- The problem
All the data should come back exactly as it was given.

- Data block
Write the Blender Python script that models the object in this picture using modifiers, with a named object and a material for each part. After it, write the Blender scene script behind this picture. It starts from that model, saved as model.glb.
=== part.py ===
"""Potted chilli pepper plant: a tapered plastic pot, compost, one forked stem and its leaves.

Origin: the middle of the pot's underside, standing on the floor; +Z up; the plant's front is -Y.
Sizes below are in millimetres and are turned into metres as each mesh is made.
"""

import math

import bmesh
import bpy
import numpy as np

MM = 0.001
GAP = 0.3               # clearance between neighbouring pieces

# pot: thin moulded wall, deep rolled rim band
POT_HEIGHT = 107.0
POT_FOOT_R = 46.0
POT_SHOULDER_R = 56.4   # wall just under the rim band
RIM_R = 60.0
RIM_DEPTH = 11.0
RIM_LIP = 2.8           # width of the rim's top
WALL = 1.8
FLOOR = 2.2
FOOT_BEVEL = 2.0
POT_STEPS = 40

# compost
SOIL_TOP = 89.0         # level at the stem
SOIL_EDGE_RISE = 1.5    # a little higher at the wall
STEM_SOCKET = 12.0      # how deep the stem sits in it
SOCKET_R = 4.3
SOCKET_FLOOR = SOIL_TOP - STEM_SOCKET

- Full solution
Write the Blender Python script that models the object in this picture using modifiers, with a named object and a material for each part. After it, write the Blender scene script behind this picture. It starts from that model, saved as model.glb.
=== part.py ===
"""Potted chilli pepper plant: a tapered plastic pot, compost, one forked stem and its leaves.

Origin: the middle of the pot's underside, standing on the floor; +Z up; the plant's front is -Y.
Sizes below are in millimetres and are turned into metres as each mesh is made.
"""

import math

import bmesh
import bpy
import numpy as np

MM = 0.001
GAP = 0.3               # clearance between neighbouring pieces

# pot: thin moulded wall, deep rolled rim band
POT_HEIGHT = 107.0
POT_FOOT_R = 46.0
POT_SHOULDER_R = 56.4   # wall just under the rim band
RIM_R = 60.0
RIM_DEPTH = 11.0
RIM_LIP = 2.8           # width of the rim's top
WALL = 1.8
FLOOR = 2.2
FOOT_BEVEL = 2.0
POT_STEPS = 40

# compost
SOIL_TOP = 89.0         # level at the stem
SOIL_EDGE_RISE = 1.5    # a little higher at the wall
STEM_SOCKET = 12.0      # how deep the stem sits in it
SOCKET_R = 4.3
SOCKET_FLOOR = SOIL_TOP - STEM_SOCKET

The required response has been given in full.